Издали он видел женщину с каштановыми волосами и написал о ней тоже, дал ей имя Пегги, и отец тотчас отозвался, написал, как он рад, что Билл наконец-то обзавелся семьей.
В окошках появились занавески.
«Занавески у нас белые, — писал Билл, — а когда все доделаем, парадная дверь будет выкрашена в красный цвет».
Проходили недели, месяцы, на заднее крыльцо выставили детскую кроватку под кисейным зеленым пологом, и вот Билл пишет отцу, что фруктовые деревья принялись хорошо и малыш растет здоровенький.
Вскоре в кроватке трепыхался и плакал еще один малыш, а первый ребенок, светловолосая девчурка, уже топотал вперевалку по всему саду.
«Поглядел бы ты, как она катается на трехколесном велосипеде! — писал Билл, одиноко сидя в своей убогой, тоску наводящей комнатенке. — Видел бы, как она раскатывает взад и вперед по дорожке! И наш сад уже дает плоды».
Каждый раз, как он поднимался на холм и смотрел из укромного уголка под деревьями туда, в долину, он дивился новым переменам. Каждую неделю эти поездки приносили ему грустную радость.
Оказалось, когда владеешь землей, хотя бы только в мечтах и в роли зрителя, на твою долю выпадает немало бед и забот. Как-то выдался год опустошительных лесных пожаров, отец прочитал об этом в газете и прислал письмо, полное тревоги. Пришлось Биллу посреди недели отпроситься с фабрики по болезни и спешно съездить на свой участок. Высокая трава и сухой кустарник у нерадивых хозяев опасны, под жарким солнцем вспыхивают, как трут, написал он в тот же вечер отцу, но не волнуйся, по счастью, нашу долину пожар обошел стороной. И он исписал еще страницу, рассказал, как люди не жалели сил, лишь бы преградить дорогу огню, описывал, какое у них снаряжение и как вечерами, усталые, они выстраиваются в очередь и ждут помощи медиков, и у всех мучительно болят опаленные жаром, изъеденные дымом глаза.
Так прошли годы, а потом мать Билла, давно уже разбитая параличом, прикованная к постели в тесной спальне тесного домишки в Угольном краю далекой Англии, умерла. И Фред Спрокет, сидя на ящике во влажной душистой теплице, где всю жизнь выращивал овощи, старательным, хоть и нетвердым почерком написал Биллу письмо. Больше ничто не удерживает его в Англии, писал он, за эти годы он отложил еще немного денег и теперь едет к сыну. Сбережений как раз хватит на дорогу вот он и приедет, своими глазами поглядит, как сбылась наконец его заветная мечта.
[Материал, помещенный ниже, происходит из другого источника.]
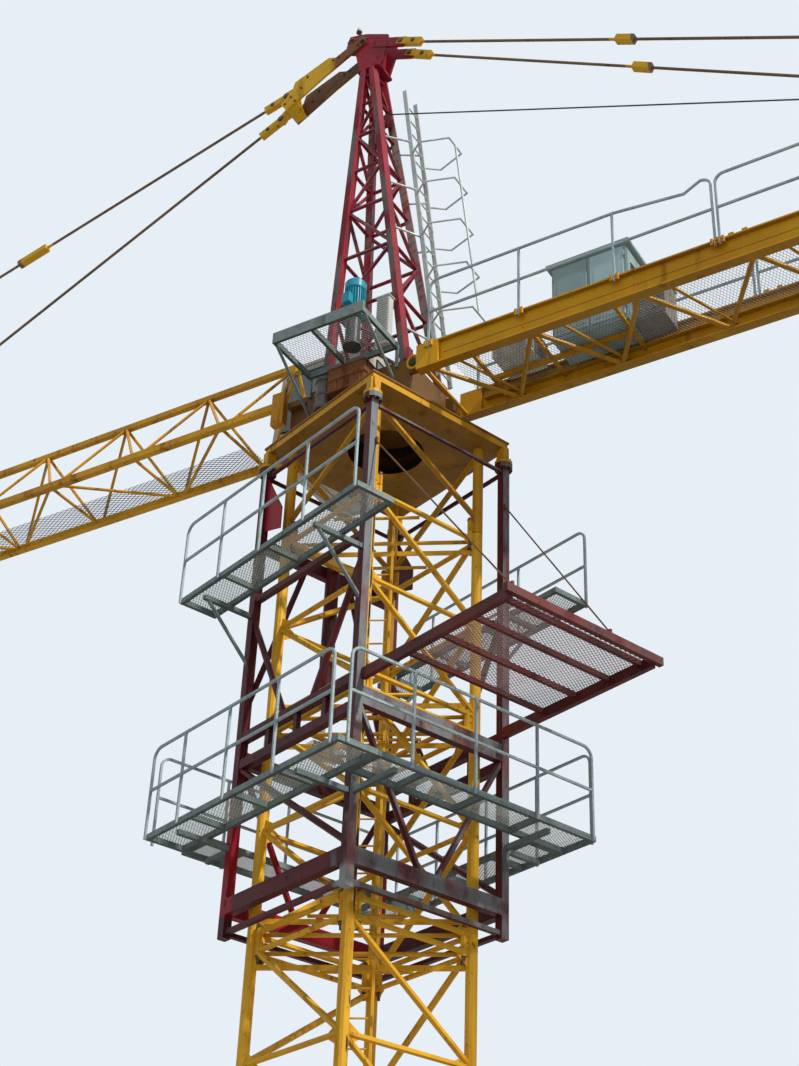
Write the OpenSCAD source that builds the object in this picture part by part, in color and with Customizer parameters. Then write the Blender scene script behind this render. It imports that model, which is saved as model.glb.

Сын привел отца на холм, на свой наблюдательный пост меж стройными эвкалиптами и причудливо изогнутыми банксиями, и старик весь подался вперед, жадно вгляделся! Он смотрел на залитый ярким солнцем пологий склон, на деревья, что поднимали к небу узкие поблескивающие листья, на прогалину за деревьями, где стоял чистенький домик, сложенный из кирпича, и глаза его сияли радостью. Сверкали на совесть промытые окна, ветерок лениво колыхал белье, развешанное после недавней стирки на новомодной алюминиевой проволоке между алюминиевыми шестами. Отсюда видны были и лимонное дерево у заднего крыльца, и в конце огорода стайка белых кур. И петух там был, даже сюда порой доносилось его кукареканье. Так далеко, так отчетливо слышен каждый звук в этой на диво мирной тишине.